I have a program written by C. It computes something and writes the output into a file. My problem is that it does not write more than 2GB. Let me put a simplified code.
#include <stdio.h>
#include <unistd.h>
#include <sys/types.h>
#include <sys/stat.h>
#include <fcntl.h>
#include <stdlib.h>
#include <malloc.h>
#include <errno.h>
int main() {
size_t size = 3221225472LL;
char *map = malloc(size);
size_t allocated = malloc_usable_size(map);
int fd = open("myfile", O_RDWR|O_CREAT|O_TRUNC, (mode_t)0644);
ssize_t written = write(fd, map, size);
return 0;
}
Although the output file "myfile" is being created, the size is always 2GB (2147479552 Bytes) for whatever size greater than 2GB I requested. The malloc()

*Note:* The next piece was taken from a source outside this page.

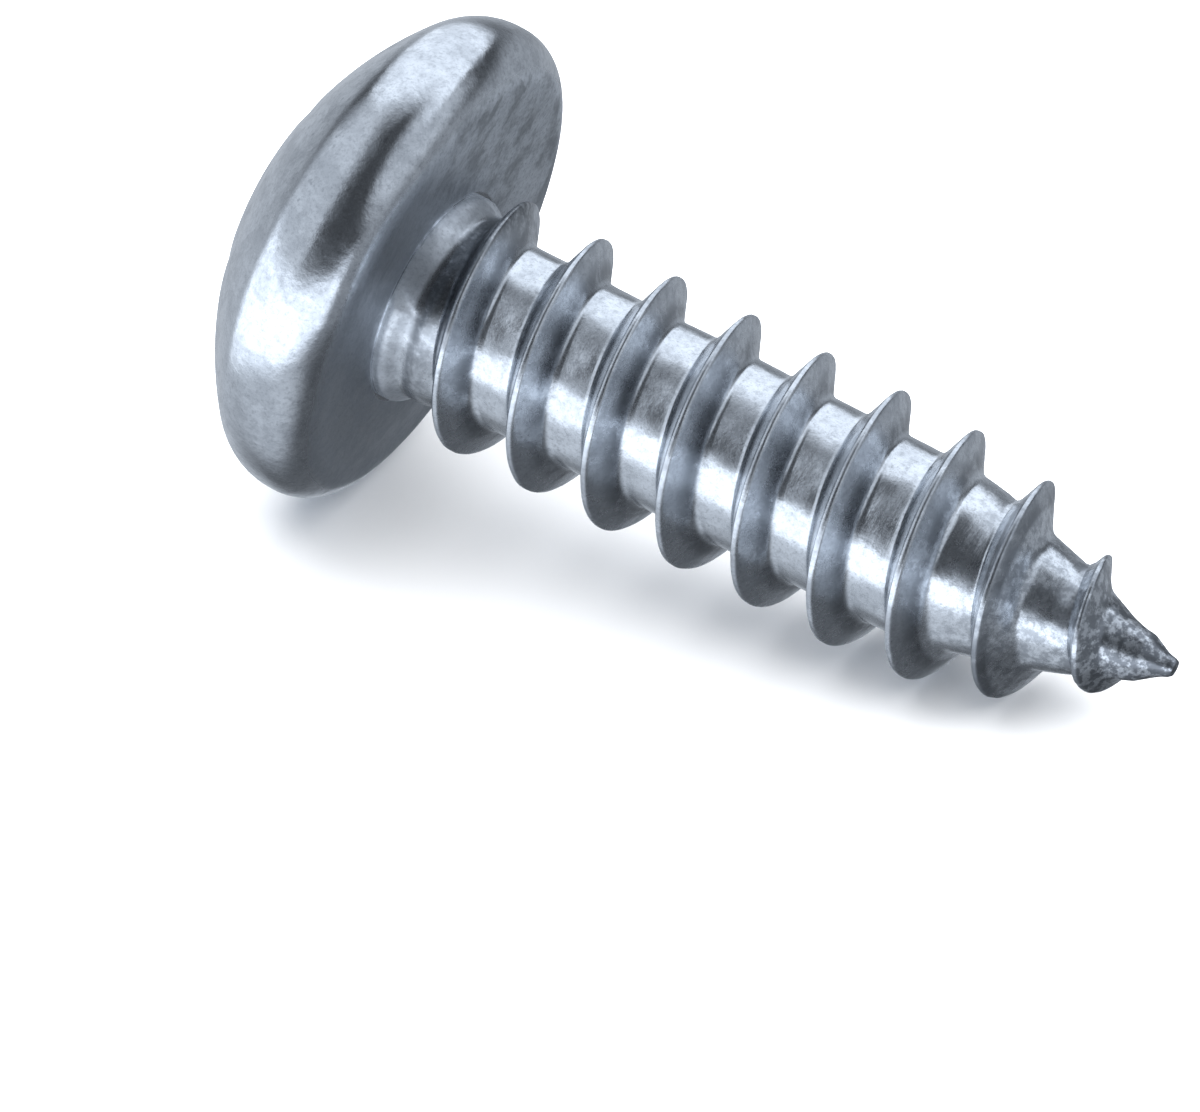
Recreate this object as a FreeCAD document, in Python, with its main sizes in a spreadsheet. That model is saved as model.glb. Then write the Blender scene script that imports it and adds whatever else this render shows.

successfully allocated memory of the requested size (in this case, "allocated" is 3GB). The errno
after write()
is 0.
The environment is the following
Compilation:
gcc code.c -D_FILE_OFFSET_BITS=64 -D_FILE_OFFSET_BITS=64 -D_LARGEFILE_SOURCE -D_LARGEFILE64_SOURCE
What could be the reason for this?
Addition:
After getting two responses, I added retry code as following:
int main() {
size_t size = 3221225472LL;
char *map = malloc(size);
size_t allocated = malloc_usable_size(map);
int fd = open("myfile", O_RDWR|O_CREAT|O_TRUNC, (mode_t)0644);
ssize_t written = write(fd, map, size);
while (written < size) {
written += write(fd, &map[written], size-written);
}
return 0;
}
According to the man page (emphasis mine)
On Linux,
write()
(and similar system calls) will transfer at most 0x7ffff000 (2,147,479,552) bytes, returning the number of bytes actually transferred. (This is true on both 32-bit and 64-bit systems.)